Last night, H and I got into an argument, and in the end, I decided to bring up the topic of my birthday. His reasoning for not taking time to help me celebrate is this: birthdays usually fall during weekdays, and then, we usually only celebrate in the evenings, and he didn't consider that it falls on a weekend this year, and there's more to the day than the evening. He's working hard, and is trying to get ahead, would love to spend some of the day with me, but just doesn't think he'll have time.
We cleared a lot of subjects last night during our talk, and in the end, he got teary and said that he's sure that we're going to be okay, and that everything is going to work out for us.
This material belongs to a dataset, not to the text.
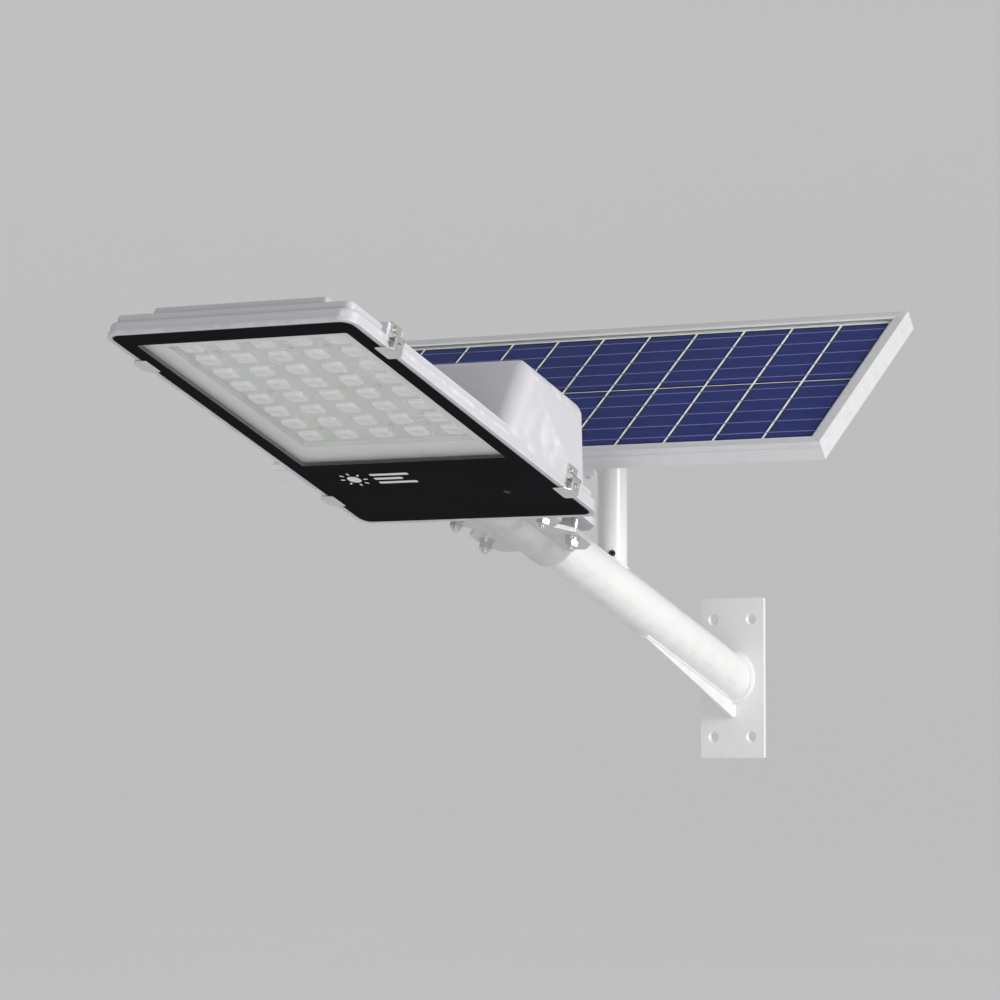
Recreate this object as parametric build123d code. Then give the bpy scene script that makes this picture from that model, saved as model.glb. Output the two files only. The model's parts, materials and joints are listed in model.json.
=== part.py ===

I felt the need to tell him that I wasn't sure he understood the gravity of the situation, and that after 3-ish years of my being checked out, that I really am not sure if it's possible to check back in or fall in love with someone again. He is hell bent on trying until we make it, and I'm still on the fence about this whole situation. I really don't want to be a divorcee, but I also want to be happy, and I want him to be happy too. I don't want to regret not trying, but I don't want to spend the next 2 years still trying, then losing more time. Oh, and after pretty much telling him I'm almost done, and not really in love with him anymore, he was still ready for some sex, which never happened, but he was still ready to roll. Is this normal?
Last night, he said that he would love to have a family with me, but when I mentioned that he might have to give up his 1 after-work activity should we have children, he kind of balked at that, and said that he wouldn't give it up, but would just have to find a time that worked better to take part in it. I, on the other, understand that I would have to give up my 2 activities. I also mentioned again that with the mental illness in his family, that it would be unwise for us to procreate. For some reason, he thinks that these genes would only come from his Dad's side, and not his Mom's side. His sister is also severely affected, along with a number of family members from both sides.
I think I'll get online to see what my therapist's schedule is like, and when I can get in to see her again.